Until now, information on the social, cultural, economic, historical and political lives of Kurds has generally been collected by the state’s intelligence services, the antiterrorism units of the police department or the relevant units of the military. Universities have failed to conduct academic studies that focus on Kurds. Some of the scant number of studies conducted in this context has been maimed by their ideological biases and their inclination to advocate the perspectives offered by the official ideology. Thus, it is safe to argue that our country is in need of a serious, comprehensive and systematic accumulation of knowledge in the field of Kurdology as an academic discipline that is free from bias and untainted by the official ideology. In terms of its importance with respect to the country making up its mind about what should be done with the country’s biggest problem, the Kurdish issue, one can see that there is the practical and urgent need for creating a body of data and information produced by academic studies.

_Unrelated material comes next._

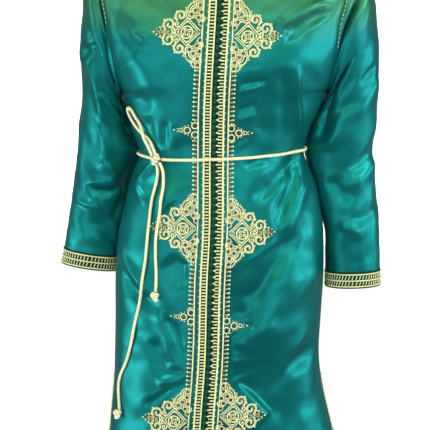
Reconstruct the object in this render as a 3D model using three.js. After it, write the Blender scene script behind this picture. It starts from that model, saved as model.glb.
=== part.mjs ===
// A short kaftan tunic, worn and hollow, with braid, couched embroidery and its cord belt.
// Millimetres, +Z up. The front faces -Y, +X is the wearer's left.
// The origin is the middle of the neck opening, level with the neck ends of the shoulder seams.
import * as THREE from 'three';
import { mergeVertices } from 'three/addons/utils/BufferGeometryUtils.js';

// ---- Cloth and seams ----
const CLOTH = 1.6;
const SEAM_GAP = 0.3;
const BRAID = 1.8;
const CORDWORK = 1.4;
const MOTIF_OFF = 2;
const NECK_BRAID_OFF = 0.95;
const SHOULDER_LIFT = 3.2;
const LIFT_FROM = 0.5;
const CLOSED_UP = 0.8;
const ON_PANEL = 0.6;

// ---- Neck, shoulders and armholes ----
const NECK_HALF = 78;
const NECK_DROP = { front: 84, back: 18 };
const SHOULDER_SLOPE = 0.31;
const SHOULDER_ROUND = 105;
const UNDERARM_Z = -285;
const ARMHOLE_MID_Z = -165;
const ARMHOLE_DEPTH = 52;

// ---- Body form, a row for each level: half widths to each side, depths to front and back ----
const BODY = [
  { z: 30, right: 222, left: 233, front: 62, back: 74 },
  { z: -45, right: 224, left: 236, front: 66, back: 86 },
  { z: -84, right: 222, left: 235, front: 78, back: 93 },
  { z: -117, right: 219, left: 231, front: 92, back: 97 },
  { z: -160, right: 213, left: 221, front: 108, back: 99 },
  { z: -204, right: 208, left: 217, front: 120, back: 97 },
  { z: -245, right: 199, left: 210, front: 121, back: 92 },
  { z: -285, right: 190, left: 202, front: 115, back: 87 },
  { z: -320, right: 181, left: 190, front: 107, back: 81 },
  { z: -360, right: 173, left: 172, front: 99, back: 74 },
  { z: -406, right: 157, left: 160, front: 93, back: 68 },
  { z: -440, right: 168, left: 173, front: 98, back: 76 },
  { z: -465, right: 177, left: 183, front: 103, back: 83 },
  { z: -500, right: 185, left: 191, front: 109, back: 91 },
  { z: -550, right: 197, left: 199, front: 114, back: 100 },
  { z: -600, right: 204, left: 201, front: 117, back: 104 },
  { z: -650, right: 207, left: 201, front: 118, back: 105 },
  { z: -730, right: 208, left: 197, front: 119, back: 103 },
  { z: -800, right: 210, left: 194, front: 121, back: 102 },
  { z: -855, right: 212, left: 199, front: 124, back: 103 },
  { z: -900, right: 216, left: 208, front: 126, back: 106 },
  { z: -955, right: 221, left: 221, front: 128, back: 110 },
  { z: -1010, right: 226, left: 230, front: 130, back: 114 },
];
const ROUNDNESS = 2.4;

// ---- Placket line, and where each piece beside it starts and ends ----
const PLACKET = [
  { z: 30, x: 0 },
  { z: -84, x: 0 },
  { z: -205, x: -6.5 },
  { z: -290, x: -11 },
  { z: -400, x: -13 },
  { z: -540, x: -14 },
  { z: -640, x: -19 },
  { z: -790, x: -23 },
  { z: -900, x: -31 },
  { z: -1010, x: -38 },
];
const BUTTON_HALF = 4.6;
const BUTTON_PITCH = 14.4;
const BUTTON_HEIGHT = 3.2;
const BUTTON_BAND = 1.2;
const BRAID_FROM = 5.2;
const BRAID_TO = 18.6;
const COLUMN_FROM = 25;
const COLUMN_TO = 39;

// ---- Embroidery motifs, a row for each pair: middle level on each side, reach, half height ----
const MOTIFS = [
  { name: 'chest', right: -173, left: -180, reach: 117, half: 70 },
  { name: 'above_belt', right: -353, left: -359, reach: 74, half: 24 },
  { name: 'hip', right: -537, left: -545, reach: 117, half: 68 },
  { name: 'thigh', right: -706, left: -722, reach: 76, half: 24 },
  { name: 'hem', right: -909, left: -897, reach: 119, half: 70 },
];

// ---- Hem and side slits ----
const HEM_BASE_Z = -1000;
const HEM_FADE = 150;
const HEM = [
  { s: -1.1, front: -976, back: -976 },
  { s: -0.85, front: -984, back: -982 },
  { s: -0.4, front: -998, back: -992 },
  { s: 0, front: -1002, back: -994 },
  { s: 0.4, front: -994, back: -988 },
  { s: 0.85, front: -966, back: -968 },
  { s: 1.1, front: -950, back: -954 },
];
const SLIT_TOP_Z = -850;
const SLIT_SPREAD = 16;
const EDGE_BRAID = 10;
const NECK_BRAID = 12;

// ---- Rows of each body panel: nominal levels below the underarm, then steps up to the top edge ----
const LEVELS = [
  -1000, -950, -900, -850, -800, -750, -700, -650, -600, -560, -520, -482, -452, -428, -406, -384,
  -352, -318, -285,
];
const ROWS_ABOVE = 9;
const SIDE_STEPS = [0.16, 0.33, 0.5, 0.66, 0.8, 0.9, 0.96, 1];

// ---- Largest folds, a row for each: the line it follows, its half width and its height ----
const FOLDS = [
  { face: 'front', x1: 160, z1: -640, x2: 30, z2: -830, wide: 24, high: 7 },
  { face: 'front', x1: 186, z1: -730, x2: 70, z2: -930, wide: 26, high: -7 },
  { face: 'front', x1: 150, z1: -800, x2: 120, z2: -1010, wide: 24, high: 6 },
  { face: 'front', x1: 140, z1: -415, x2: 70, z2: -520, wide: 15, high: -6 },
  { face: 'front', x1: 150, z1: -415, x2: 118, z2: -590, wide: 17, high: 5 },
  { face: 'front', x1: 156, z1: -425, x2: 172, z2: -620, wide: 16, high: -5 },
  { face: 'front', x1: 168, z1: -60, x2: 60, z2: -150, wide: 22, high: 6 },
  { face: 'front', x1: 196, z1: -110, x2: 90, z2: -215, wide: 20, high: -5 },
  { face: 'front', x1: 150, z1: -250, x2: 128, z2: -400, wide: 17, high: -6 },
  { face: 'front', x1: 110, z1: -300, x2: 108, z2: -402, wide: 14, high: 5 },
  { face: 'front', x1: -110, z1: -300, x2: -100, z2: -402, wide: 16, high: -5 },
  { face: 'front', x1: -130, z1: -420, x2: -160, z2: -600, wide: 16, high: -6 },
  { face: 'front', x1: -100, z1: -418, x2: -112, z2: -505, wide: 14, high: 5 },
  { face: 'front', x1: -80, z1: -640, x2: -165, z2: -820, wide: 24, high: -7 },
  { face: 'front', x1: -70, z1: -740, x2: -150, z2: -900, wide: 20, high: 6 },
  { face: 'front', x1: -120, z1: -60, x2: -90, z2: -220, wide: 24, high: 5 },
  { face: 'back', x1: 60, z1: -260, x2: 66, z2: -402, wide: 18, high: -7 },
  { face: 'back', x1: -70, z1: -250, x2: -60, z2: -402, wide: 18, high: -7 },
  { face: 'back', x1: 10, z1: -300, x2: 4, z2: -402, wide: 14, high: 5 },
  { face: 'back', x1: 90, z1: -415, x2: 120, z2: -700, wide: 20, high: -7 },
  { face: 'back', x1: 20, z1: -415, x2: 30, z2: -640, wide: 18, high: -6 },
  { face: 'back', x1: -60, z1: -415, x2: -90, z2: -740, wide: 20, high: -7 },
  { face: 'back', x1: -150, z1: -560, x2: -120, z2: -940, wide: 24, high: 7 },
  { face: 'back', x1: 60, z1: -700, x2: 80, z2: -1000, wide: 24, high: 7 },
];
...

Kurdology treated as a taboo subject  

If Kurdology becomes part of the relevant faculties of universities as an academic discipline, this will ensure that the state, the intelligence services, nationalists and big imperial powers can no longer be the active players in the production of information on Kurds. Until now, universities have tended to treat Kurdology as taboo, the reason why the gap in this field has been filled by the above-mentioned players. Universities should be made into the players that produce academic and sound information in the field of Kurdology. Otherwise, ‘Kurds’ will continue to be overshadowed by the ideologically motivated information and value judgments produced by players other than universities.

Kurdish studies, or Kurdology, have since been treated as part of Oriental studies. In other words, Kurdology has been seen as part of Orientalism; well-known Kurdologists are also important Orientalists. Kurdology has also been suffering from the influence of nationalism. There are a number of studies that treat different characteristics of Kurds from different nationalist perspectives. Kurdology has been squeezed into a narrow space under the pressures of nationalism and Orientalism. Thus, establishing Kurdology as an autonomous discipline, independent from nationalism and Orientalism, is an obvious need. This is to make sure that Kurdology, as an autonomous academic discipline can overcome Orientalist and nationalist influences in time.

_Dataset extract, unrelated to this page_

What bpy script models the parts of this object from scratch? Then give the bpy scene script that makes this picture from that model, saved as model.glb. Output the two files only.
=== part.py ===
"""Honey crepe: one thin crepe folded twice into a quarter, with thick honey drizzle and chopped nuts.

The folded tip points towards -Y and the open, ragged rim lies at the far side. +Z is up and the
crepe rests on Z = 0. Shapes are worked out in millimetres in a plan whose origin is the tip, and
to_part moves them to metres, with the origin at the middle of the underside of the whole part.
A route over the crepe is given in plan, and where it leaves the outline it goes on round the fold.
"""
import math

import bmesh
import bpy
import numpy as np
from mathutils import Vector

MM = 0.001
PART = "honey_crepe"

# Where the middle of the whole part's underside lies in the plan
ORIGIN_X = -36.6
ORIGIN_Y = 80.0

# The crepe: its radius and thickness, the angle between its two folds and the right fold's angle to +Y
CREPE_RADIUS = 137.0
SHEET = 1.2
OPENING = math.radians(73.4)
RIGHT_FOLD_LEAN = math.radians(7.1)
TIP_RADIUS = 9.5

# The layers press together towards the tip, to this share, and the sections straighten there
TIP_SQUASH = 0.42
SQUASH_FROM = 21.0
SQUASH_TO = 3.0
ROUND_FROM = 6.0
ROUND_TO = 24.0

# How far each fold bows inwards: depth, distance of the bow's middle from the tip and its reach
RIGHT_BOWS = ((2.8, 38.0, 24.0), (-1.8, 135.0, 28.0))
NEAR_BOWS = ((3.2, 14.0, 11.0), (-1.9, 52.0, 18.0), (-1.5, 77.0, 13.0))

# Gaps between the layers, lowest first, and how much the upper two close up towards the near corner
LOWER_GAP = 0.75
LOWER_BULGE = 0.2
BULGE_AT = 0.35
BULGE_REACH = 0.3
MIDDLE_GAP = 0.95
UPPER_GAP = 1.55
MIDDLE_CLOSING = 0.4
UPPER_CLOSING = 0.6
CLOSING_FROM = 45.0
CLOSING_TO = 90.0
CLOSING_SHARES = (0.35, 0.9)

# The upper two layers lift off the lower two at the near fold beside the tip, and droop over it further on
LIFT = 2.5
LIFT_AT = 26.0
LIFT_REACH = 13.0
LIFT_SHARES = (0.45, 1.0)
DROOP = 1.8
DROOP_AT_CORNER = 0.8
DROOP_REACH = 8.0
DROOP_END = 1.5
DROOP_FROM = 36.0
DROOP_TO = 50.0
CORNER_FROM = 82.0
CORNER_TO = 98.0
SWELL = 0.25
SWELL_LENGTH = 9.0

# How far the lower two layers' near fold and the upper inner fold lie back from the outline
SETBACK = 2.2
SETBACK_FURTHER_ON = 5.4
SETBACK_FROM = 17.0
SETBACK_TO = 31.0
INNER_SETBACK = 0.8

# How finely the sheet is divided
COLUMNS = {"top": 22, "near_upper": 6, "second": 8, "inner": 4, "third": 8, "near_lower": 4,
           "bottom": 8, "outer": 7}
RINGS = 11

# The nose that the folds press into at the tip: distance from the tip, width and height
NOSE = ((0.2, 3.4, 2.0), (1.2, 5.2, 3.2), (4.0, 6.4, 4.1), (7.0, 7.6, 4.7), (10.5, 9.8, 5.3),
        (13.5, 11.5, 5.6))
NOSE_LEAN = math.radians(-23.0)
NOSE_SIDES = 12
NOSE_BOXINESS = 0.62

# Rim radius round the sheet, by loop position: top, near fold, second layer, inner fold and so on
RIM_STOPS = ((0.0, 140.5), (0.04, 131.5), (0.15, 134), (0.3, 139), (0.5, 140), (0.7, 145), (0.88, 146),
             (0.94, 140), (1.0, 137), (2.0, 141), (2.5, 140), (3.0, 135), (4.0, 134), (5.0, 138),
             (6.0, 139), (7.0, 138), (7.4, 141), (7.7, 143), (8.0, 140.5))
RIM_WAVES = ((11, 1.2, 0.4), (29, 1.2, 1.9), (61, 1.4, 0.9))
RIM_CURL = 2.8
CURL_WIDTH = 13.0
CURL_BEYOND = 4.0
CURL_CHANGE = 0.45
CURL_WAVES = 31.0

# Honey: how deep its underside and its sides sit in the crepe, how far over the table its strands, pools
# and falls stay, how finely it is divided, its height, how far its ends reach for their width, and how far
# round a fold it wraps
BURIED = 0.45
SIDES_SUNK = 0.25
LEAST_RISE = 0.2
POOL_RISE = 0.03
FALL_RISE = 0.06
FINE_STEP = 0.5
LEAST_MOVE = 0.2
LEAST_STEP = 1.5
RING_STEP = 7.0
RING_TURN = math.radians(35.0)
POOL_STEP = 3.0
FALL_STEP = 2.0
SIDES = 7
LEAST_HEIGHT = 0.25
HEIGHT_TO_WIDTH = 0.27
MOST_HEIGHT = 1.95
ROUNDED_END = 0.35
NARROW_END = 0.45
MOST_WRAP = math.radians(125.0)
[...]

As long as it is tainted by Orientalism and nationalism, Kurdology will continue to nurture risky perspectives. Many studies just serve to create or nurture antagonism or polarization. There are a considerably high number of Kurdology studies that invent or lend support to Turkish-Kurdish antagonism. Instead of antagonisms such as Turkish-Kurdish polarization, studies that authentically concentrate on social, cultural, historical, literary and other characteristics are needed. Creating a Kurdology that is distanced from these antagonisms will ensure that the polarization-based mentality that treats Kurds as the opponents of some entity will degrade intellectually.

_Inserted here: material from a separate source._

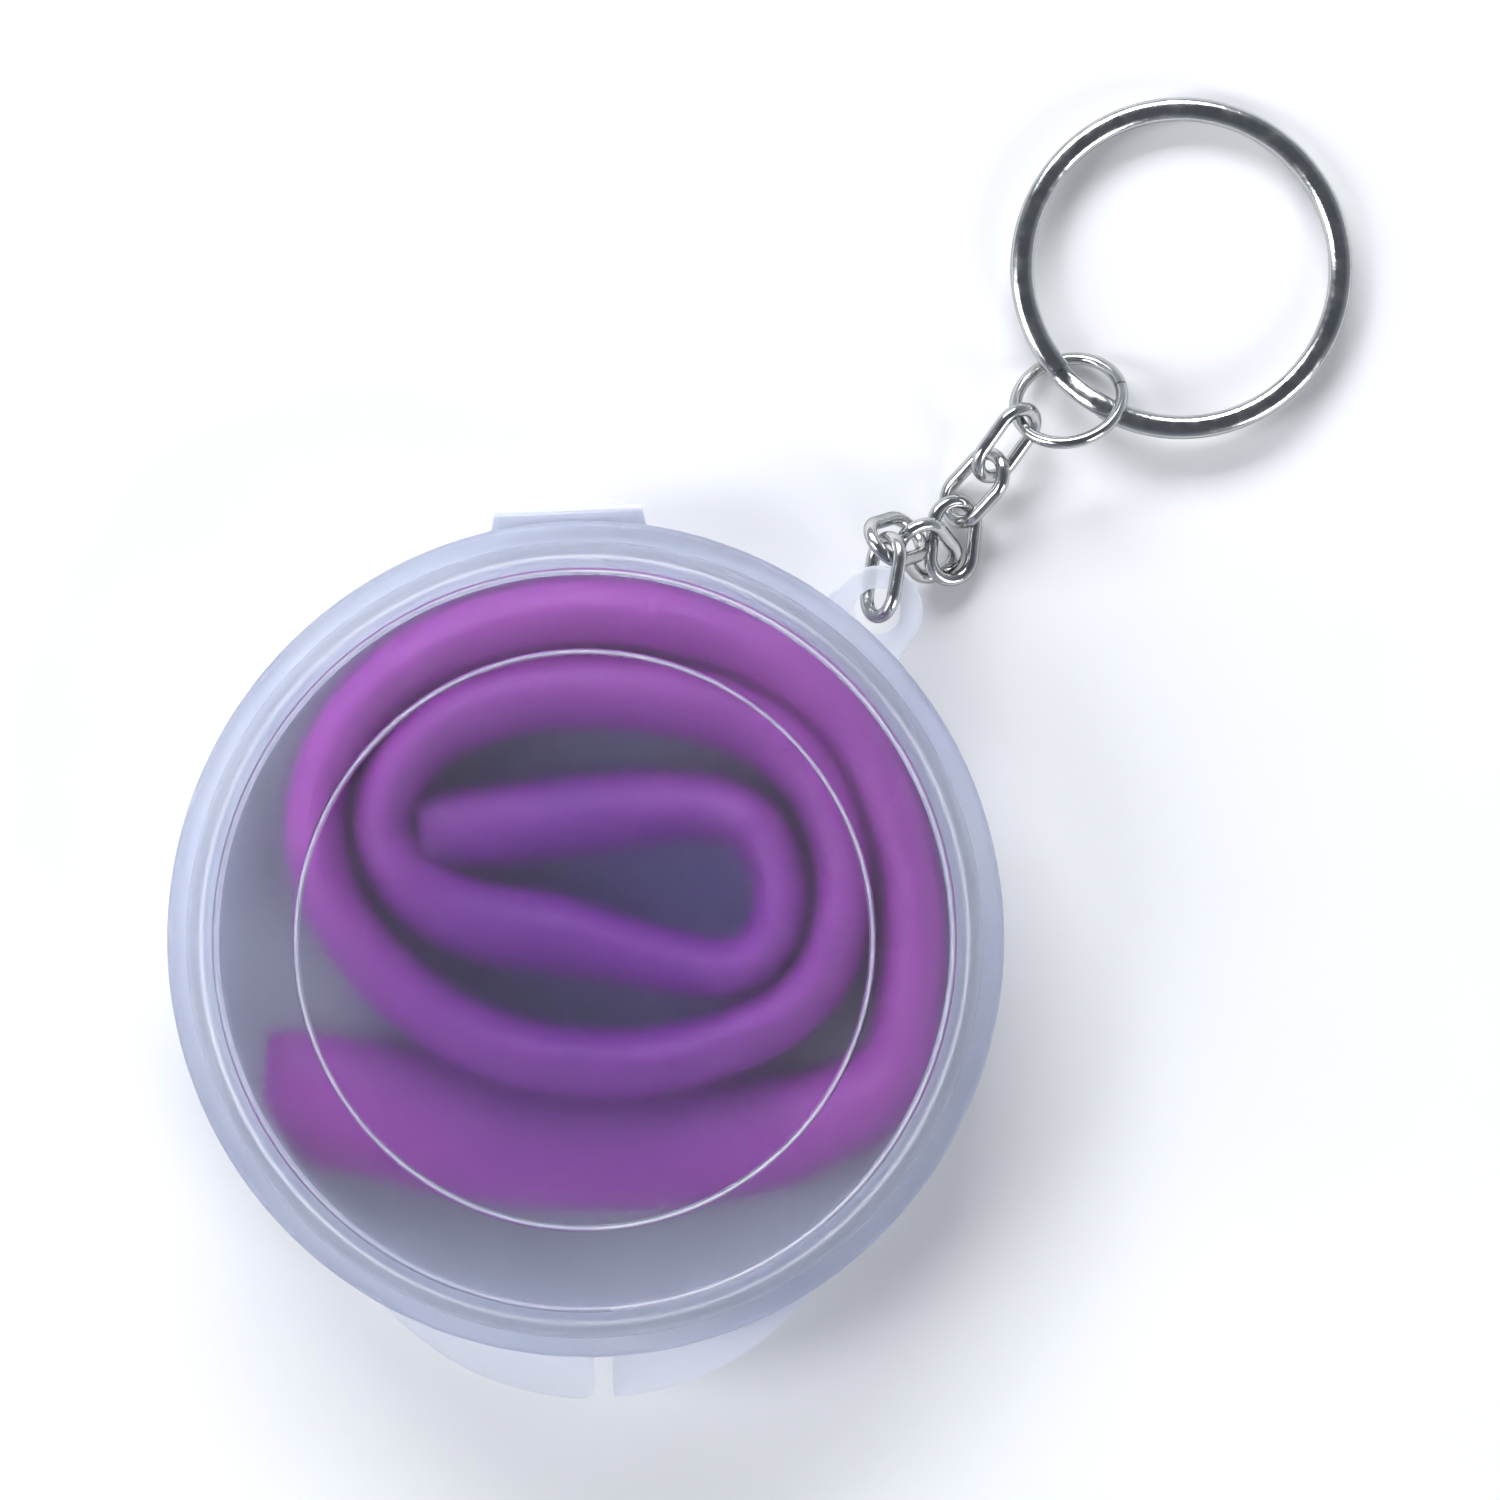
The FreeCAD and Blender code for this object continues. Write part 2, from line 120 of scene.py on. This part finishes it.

A major characteristic of the Kurdology studies conducted so far is their divisiveness. The majority of these studies have tended to portray the problems Kurds living in a particular country are having with that country’s government, from an ideological and nationalist perspective. Failure to treat Kurds as a whole and give them primary focus is the most obvious defect of these studies, which cannot properly be termed Kurdology. The relations of Kurds with other states or other peoples are important, but it is not correct to make these relations the main focus of Kurdology as a discipline. We need a Kurdology that directly deals with Kurds.

In many studies on Kurds, one can discern a homogeneous and standard construct with respect to Kurdish identity and culture. For the most part, these studies ignore both the changes and transformations Kurdish identity and culture have undergone in time, as well as the social and culture interactions of Kurds with other societies. Moreover, few Kurdology studies undertake to make comparisons across cultures. It is a necessity for contemporary studies to develop theories and practical methods that take into consideration historical and social changes and that involve comparative tools.

Currently, studies in this subject are generally not conducted in the countries where Kurds live in big numbers such as Turkey, Iraq, Iran and Syria. Kurdology is said to have been born in the former Soviet Union. It has been institutionalized as an academic discipline in Armenia. Paris, Göttingen and Exeter universities have Kurdish studies departments, and there are many Kurdish institutes in Europe. Academic journals such as Studia Kurdica, Etudes Kurds, Kurdologie and the Journal of Kurdish Studies are published in the US and Europe, and international Kurdology conferences are being held in various Western countries every year.

It is abnormal for Kurdology to take root in the countries that are not native to Kurds. Thus, Kurdology should be studied in its own geography. Opening Kurdology departments at universities will help institutionalize Kurdology as an academic discipline and normalize the Kurdish studies field.

*Professor Bilal Sambur is the director of the Religious and Freedom Studies Center.